Poi nella Costituzione conciliare Gaudium et spes, del 1965, fu formulato con chiarezza il principio della destinazione universale dei beni: Dio ha destinato la terra è tutto quello che essa contiene all’uso di tutti gli uomini e di tutti i popoli, e pertanto i beni creati devono equamente essere partecipati a tutti, secondo la regola della giustizia, inseparabile dalla carità.

Due anni dopo, nel 1967, Paolo VI pubblica l’enciclica Populorum progressio affermando: se qualcuno, in possesso delle ricchezze che offre il mondo, vede il suo fratello nella necessità e chiude a lui le sue viscere, come potrebbe l’amore di Dio abitare in lui?

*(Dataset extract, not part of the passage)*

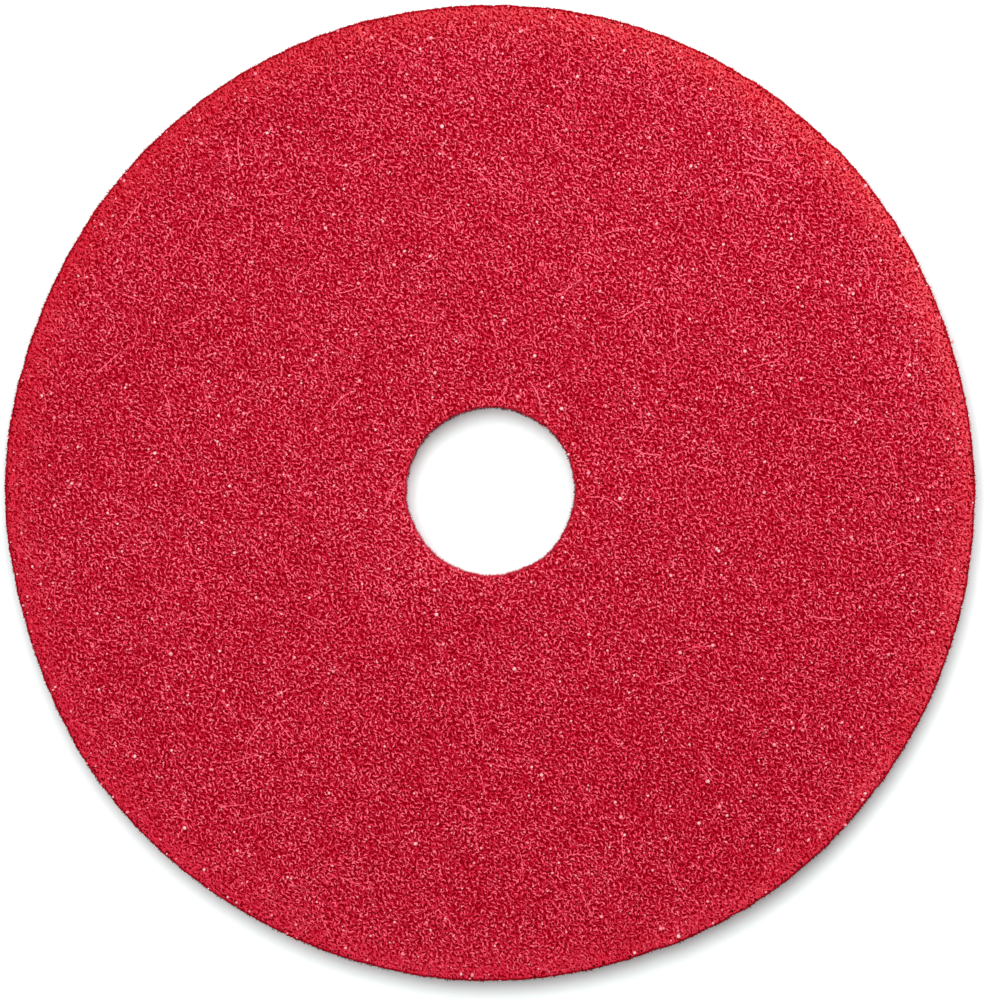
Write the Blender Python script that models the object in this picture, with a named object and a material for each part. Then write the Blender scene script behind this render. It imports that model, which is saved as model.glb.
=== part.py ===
"""Round non-woven floor pad: one slab of bonded fibre web, die-cut with a centre hole.

The pad lies flat. The origin is the centre of its lower face, which meets the floor.
+Z runs up the pad's axis to the upper face, which grips the pad driver of a floor machine.
"""

import math

import bmesh
import bpy

INCH = 0.0254

# Driving dimensions, in metres: the trade sizes of a 19 inch pad.
PAD_DIAMETER = 19 * INCH
HOLE_DIAMETER = 3.25 * INCH
PAD_THICKNESS = 1 * INCH

# The cutting die crushes the web a little, which leaves each cut edge rounded.
EDGE_RADIUS = 0.002
EDGE_SEGMENTS = 2

# Flat facets round each circle.
FACETS = 144

FIBRE_RED = (0.47, 0.020, 0.042, 1.0)
FIBRE_ROUGHNESS = 0.7


def clear_scene():
    """Remove every object of the open file."""
    for obj in list(bpy.data.objects):
        bpy.data.objects.remove(obj, do_unlink=True)


def fibre_material():
    """Red resin-bonded fibre: matt, and not metallic."""
    material = bpy.data.materials.new("red_fibre")
    material.use_nodes = True
    shader = material.node_tree.nodes["Principled BSDF"]
    shader.inputs["Base Color"].default_value = FIBRE_RED
    shader.inputs["Roughness"].default_value = FIBRE_ROUGHNESS
    shader.inputs["Metallic"].default_value = 0.0
    return material


def ring_mesh(name, outer_radius, inner_radius, thickness):
    """A flat ring from z = 0 up to its thickness, with square edges."""
    web = bmesh.new()
    for radius in (outer_radius, inner_radius):
        bmesh.ops.create_circle(web, segments=FACETS, radius=radius)
    lower_face = bmesh.ops.bridge_loops(web, edges=web.edges[:])["faces"]

    upper = bmesh.ops.extrude_face_region(web, geom=lower_face, use_keep_orig=True)["geom"]
    upper_verts = [item for item in upper if isinstance(item, bmesh.types.BMVert)]
    bmesh.ops.translate(web, verts=upper_verts, vec=(0.0, 0.0, thickness))
    bmesh.ops.recalc_face_normals(web, faces=web.faces[:])

    mesh = bpy.data.meshes.new(name)
    web.to_mesh(mesh)
    web.free()
    mesh.shade_smooth()
    return mesh


def round_the_cut_edges(obj):
    """Bevel the four circles where the faces meet the cut walls."""
    bevel = obj.modifiers.new("cut_edges", "BEVEL")
    bevel.width = EDGE_RADIUS
    bevel.segments = EDGE_SEGMENTS
    bevel.limit_method = "ANGLE"
    bevel.angle_limit = math.radians(60.0)
    bevel.harden_normals = True


def floor_pad():
    """The whole pad is one piece of web, so it is one object."""
    mesh = ring_mesh("floor_pad", PAD_DIAMETER / 2, HOLE_DIAMETER / 2, PAD_THICKNESS)
    mesh.materials.append(fibre_material())
    pad = bpy.data.objects.new("floor_pad", mesh)
    bpy.context.scene.collection.objects.link(pad)
    round_the_cut_edges(pad)
    return pad


clear_scene()
floor_pad()
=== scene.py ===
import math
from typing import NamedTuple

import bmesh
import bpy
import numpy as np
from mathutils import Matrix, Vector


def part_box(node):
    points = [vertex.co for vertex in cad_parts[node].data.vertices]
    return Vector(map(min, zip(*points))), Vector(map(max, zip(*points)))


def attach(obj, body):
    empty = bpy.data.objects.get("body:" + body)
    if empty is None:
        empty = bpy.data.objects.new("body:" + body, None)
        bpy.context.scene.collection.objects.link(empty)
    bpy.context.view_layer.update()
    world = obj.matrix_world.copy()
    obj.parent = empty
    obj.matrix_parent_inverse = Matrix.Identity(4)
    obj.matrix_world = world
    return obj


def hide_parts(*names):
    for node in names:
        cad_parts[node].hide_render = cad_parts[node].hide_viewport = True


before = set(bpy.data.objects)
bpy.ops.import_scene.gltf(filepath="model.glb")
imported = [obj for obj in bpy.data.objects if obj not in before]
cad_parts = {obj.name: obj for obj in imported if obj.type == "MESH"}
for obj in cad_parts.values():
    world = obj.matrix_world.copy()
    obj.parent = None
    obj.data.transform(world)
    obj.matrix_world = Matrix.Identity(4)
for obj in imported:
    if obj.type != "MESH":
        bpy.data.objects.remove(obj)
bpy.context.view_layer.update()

# Looks of a round non-woven floor pad: one die-cut slab of crimped red fibres bonded with resin,
# lying on a pale floor under two softboxes and seen from straight above.
#
# The web is built the way it is made. web_core is the dense inside, and crimped fibres are laid
# over it in layers on both faces, the outer wall and the wall of the centre hole. Cut fibre ends
# fill the two walls, resin beads sit on the fibres, and a few stray fibres arch out of the top.

PAD_LOW, PAD_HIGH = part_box("floor_pad")

# ---- Sizes, in metres -------------------------------------------------------------------------

MM = 0.001
TURN = 2 * math.pi

RADIUS = (PAD_HIGH[0] - PAD_LOW[0]) / 2
THICKNESS = PAD_HIGH[2] - PAD_LOW[2]
MIDDLE = (PAD_HIGH[2] + PAD_LOW[2]) / 2
HOLE_RADIUS = min(math.hypot(v.co.x, v.co.y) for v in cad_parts["floor_pad"].data.vertices)

EDGE_RADIUS = 1.4 * MM    # the die leaves each cut edge rounded
ROLL_DROP = 0.9 * MM      # the faces roll off a little towards their cut edges
ROLL_WIDTH = 5.0 * MM
CUT_OFFSET = 0.3 * MM     # the web's two cuts lie this far outside the CAD solid's circles
OVALITY = 0.95 * MM       # the cut outline is a little longer along Y than along X
HOLE_SHIFT = 0.6 * MM     # and the hole is a little off its centre
PRESSED_BAND = 11 * MM    # the web is pressed flatter and more even near its outline,
NARROW_BAND = 2.5 * MM    # and in a narrower band near the hole and along the walls' edges,
NARROW_PRESS = 0.5        # where it is pressed only half as much
CORE_DEPTH = 2.6 * MM     # from the pad's faces to the web's dense inside
CORE_INSET = 1.5 * MM     # and from its cut walls

rng = np.random.default_rng(19)


# ---- The outline ------------------------------------------------------------------------------

WAVE_SAMPLES = 2880       # places round the pad where a wave is worked out


def wavy(size, slowest, fastest):
    """A random wave round the pad with the given spread, as a function of the angle. slowest and
    fastest are how often it repeats in one turn."""
    orders = np.arange(slowest, fastest + 1)
    heights = rng.normal(0, 1, len(orders)) / np.sqrt(orders)
    heights *= size / math.sqrt((heights ** 2).sum() / 2)
    phases = rng.uniform(0, TURN, len(orders))
    angles = np.arange(WAVE_SAMPLES) * TURN / WAVE_SAMPLES
    wave = (heights * np.cos(angles[:, None] * orders + phases)).sum(-1)
    return lambda angle: np.interp(angle, angles, wave, period=TURN)


outer_wave = wavy(0.35 * MM, 3, 12)
hole_wave = wavy(0.20 * MM, 2, 9)
outer_fray = wavy(0.12 * MM, 21, 150)
hole_fray = wavy(0.10 * MM, 12, 50)


def outer_radius(angle):
    oval = OVALITY * np.cos(2 * angle)
    return RADIUS + CUT_OFFSET - oval + outer_wave(angle) + outer_fray(angle)


def hole_radius(angle):
    shift = HOLE_SHIFT * np.sin(angle)
    return HOLE_RADIUS + CUT_OFFSET + shift + hole_wave(angle) + hole_fray(angle)


# ---- The uneven surface -----------------------------------------------------------------------

GRAIN_ANGLE = math.radians(-47)    # the web was laid in this direction, and its fibres favour it
GRAIN = np.array([math.cos(GRAIN_ANGLE), math.sin(GRAIN_ANGLE), 0.0])


class Swell:
    """Soft lumps of the web: how far it stands out of its even shape at any place in space."""

    def __init__(self, size, shortest, longest, count):
        self.directions = rng.normal(0, 1, (3, count))
        self.directions -= 0.6 * np.outer(GRAIN, GRAIN @ self.directions)
        self.directions /= np.linalg.norm(self.directions, axis=0)
        self.directions *= TURN / rng.uniform(shortest, longest, count)
        self.phases = rng.uniform(0, TURN, count)
        self.height = size * math.sqrt(2 / count)

    def at(self, places):
        return self.height * np.cos(places @ self.directions + self.phases).sum(-1)


lumps = Swell(size=0.22 * MM, shortest=5 * MM, longest=16 * MM, count=40)
EDGE_CALM = 0.8           # share of the lumps that is lost at the faces' edges
WALL_SWELL = 0.2          # share of the lumps that the cut walls keep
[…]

Si sa con quale fermezza i padri della Chiesa hanno precisato quale debba essere l’atteggiamento di coloro che posseggono nei confronti di coloro che sono nel bisogno.

Sant’Ambrogio scrive che “non è del tuo avere che fai dono al povero; tu non fai che rendergli ciò che gli appartiene . Poiché è quel che è dato in comune per l’uso di tutti, ciò che tu ti annetti. La terra è data a tutti, e non solamente ai ricchi”.

È come dire che la proprietà privata, scrive L’Osservatore Romano, non costituisce per alcuno un diritto incondizionato e assoluto. Nessuno è autorizzato a riservare a suo uso esclusivo ciò che supera il suo bisogno, quando gli altri mancano del necessario. In una parola, conclude Andrea Tornielli, il diritto di proprietà privata non deve mai esercitarsi a detrimento della utilità comune, secondo la dottrina dei padri della Chiesa.

La condivisione dei beni non è comunismo, ma è cristianesimo allo stato puro.